===== SOURCE EXCERPT =====

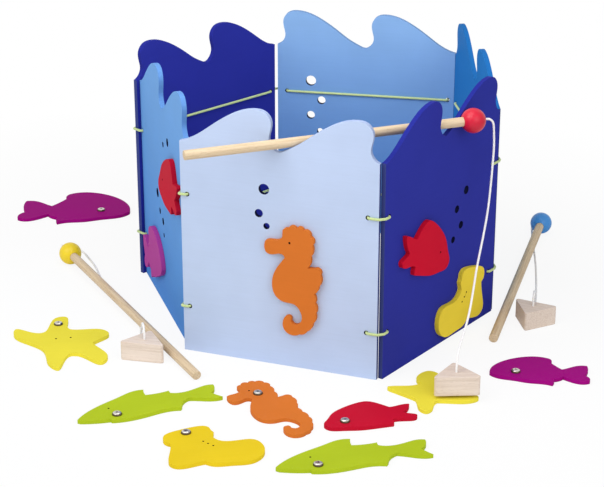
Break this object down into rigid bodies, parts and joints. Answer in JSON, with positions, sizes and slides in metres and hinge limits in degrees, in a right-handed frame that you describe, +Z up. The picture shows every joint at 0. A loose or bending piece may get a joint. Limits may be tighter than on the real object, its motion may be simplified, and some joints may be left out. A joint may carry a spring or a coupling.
{
  "type": "magnetic fishing game",
  "caption": "Six-sided tank of wave-topped wooden panels laced with elastic cord, with magnet rods, string lines and flat sea creatures that carry a steel screw.",
  "frame": {"origin": "on the floor under the middle of the box round every piece but the strings and what hangs on them", "axes": "+Z up, +X to the right along the front panel's outer face, +Y from the front panel towards the back of the tank"},
  "size_m": [0.754, 0.7037, 0.265],
  "materials": {
    "pale_blue_paint": "satin paint",
    "dark_blue_paint": "satin paint",
    "mid_blue_paint": "satin paint",
    "lime_elastic": "woven elastic",
    "orange_paint": "satin paint",
    "red_paint": "satin paint",
    "yellow_paint": "satin paint",
    "green_paint": "satin paint",
    "purple_paint": "satin paint",
    "bare_dowel": "sanded",
    "bare_block": "sanded",
    "red_gloss_paint": "gloss paint",
    "yellow_gloss_paint": "gloss paint",
    "blue_gloss_paint": "gloss paint",
    "screw_steel": "zinc plated",
    "magnet_steel": "nickel plated",
    "white_string": "braided cord"
  },
  "bodies": {
    "root": {"panel_front": "pale_blue_paint", "panel_front_right": "dark_blue_paint", "panel_back_right": "mid_blue_paint", "panel_back": "pale_blue_paint", "panel_back_left": "dark_blue_paint", "panel_front_left": "mid_blue_paint", "lacing_cord_upper": "lime_elastic", "lacing_cord_lower": "lime_elastic", "plaque_seahorse": "orange_paint", "plaque_red_fish": "red_paint", "plaque_boot": "yellow_paint", "plaque_starfish_right": "yellow_paint", "plaque_green_fish": "green_paint", "plaque_starfish_left": "yellow_paint", "plaque_purple_fish": "purple_paint", "plaque_red_fish_left": "red_paint", "seahorse": "orange_paint", "boot": "yellow_paint", "red_fish": "red_paint", "purple_fish_left": "purple_paint", "purple_fish_right": "purple_paint", "green_fish_left": "green_paint", "green_fish_right": "green_paint", "starfish_left": "yellow_paint", "starfish_right": "yellow_paint", "pickup_screws": "screw_steel", "red_rod_dowel": "bare_dowel", "red_rod_ball": "red_gloss_paint", "red_block": "bare_block", "red_magnet": "magnet_steel", "red_string": "white_string", "yellow_rod_dowel": "bare_dowel", "yellow_rod_ball": "yellow_gloss_paint", "yellow_block": "bare_block", "yellow_magnet": "magnet_steel", "yellow_string": "white_string", "blue_rod_dowel": "bare_dowel", "blue_rod_ball": "blue_gloss_paint", "blue_block": "bare_block", "blue_magnet": "magnet_steel", "blue_string": "white_string"}
  },
  "joints": []
}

=====

- _OBJECTIVE_
All of the material above needs to be copied exactly.

- _EXPECTED ANSWER_
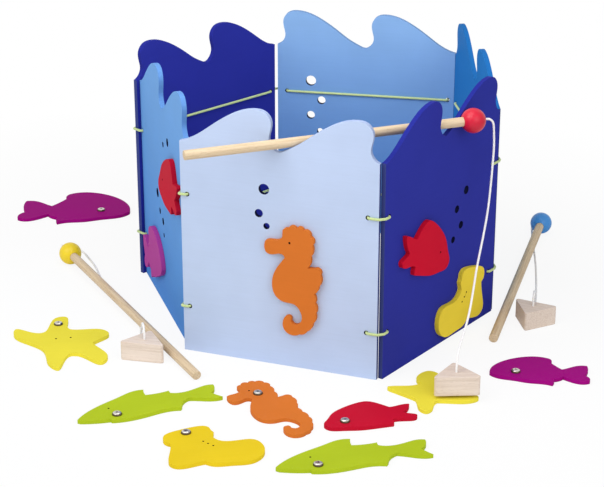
Break this object down into rigid bodies, parts and joints. Answer in JSON, with positions, sizes and slides in metres and hinge limits in degrees, in a right-handed frame that you describe, +Z up. The picture shows every joint at 0. A loose or bending piece may get a joint. Limits may be tighter than on the real object, its motion may be simplified, and some joints may be left out. A joint may carry a spring or a coupling.
{
  "type": "magnetic fishing game",
  "caption": "Six-sided tank of wave-topped wooden panels laced with elastic cord, with magnet rods, string lines and flat sea creatures that carry a steel screw.",
  "frame": {"origin": "on the floor under the middle of the box round every piece but the strings and what hangs on them", "axes": "+Z up, +X to the right along the front panel's outer face, +Y from the front panel towards the back of the tank"},
  "size_m": [0.754, 0.7037, 0.265],
  "materials": {
    "pale_blue_paint": "satin paint",
    "dark_blue_paint": "satin paint",
    "mid_blue_paint": "satin paint",
    "lime_elastic": "woven elastic",
    "orange_paint": "satin paint",
    "red_paint": "satin paint",
    "yellow_paint": "satin paint",
    "green_paint": "satin paint",
    "purple_paint": "satin paint",
    "bare_dowel": "sanded",
    "bare_block": "sanded",
    "red_gloss_paint": "gloss paint",
    "yellow_gloss_paint": "gloss paint",
    "blue_gloss_paint": "gloss paint",
    "screw_steel": "zinc plated",
    "magnet_steel": "nickel plated",
    "white_string": "braided cord"
  },
  "bodies": {
    "root": {"panel_front": "pale_blue_paint", "panel_front_right": "dark_blue_paint", "panel_back_right": "mid_blue_paint", "panel_back": "pale_blue_paint", "panel_back_left": "dark_blue_paint", "panel_front_left": "mid_blue_paint", "lacing_cord_upper": "lime_elastic", "lacing_cord_lower": "lime_elastic", "plaque_seahorse": "orange_paint", "plaque_red_fish": "red_paint", "plaque_boot": "yellow_paint", "plaque_starfish_right": "yellow_paint", "plaque_green_fish": "green_paint", "plaque_starfish_left": "yellow_paint", "plaque_purple_fish": "purple_paint", "plaque_red_fish_left": "red_paint", "seahorse": "orange_paint", "boot": "yellow_paint", "red_fish": "red_paint", "purple_fish_left": "purple_paint", "purple_fish_right": "purple_paint", "green_fish_left": "green_paint", "green_fish_right": "green_paint", "starfish_left": "yellow_paint", "starfish_right": "yellow_paint", "pickup_screws": "screw_steel", "red_rod_dowel": "bare_dowel", "red_rod_ball": "red_gloss_paint", "red_block": "bare_block", "red_magnet": "magnet_steel", "red_string": "white_string", "yellow_rod_dowel": "bare_dowel", "yellow_rod_ball": "yellow_gloss_paint", "yellow_block": "bare_block", "yellow_magnet": "magnet_steel", "yellow_string": "white_string", "blue_rod_dowel": "bare_dowel", "blue_rod_ball": "blue_gloss_paint", "blue_block": "bare_block", "blue_magnet": "magnet_steel", "blue_string": "white_string"}
  },
  "joints": []
}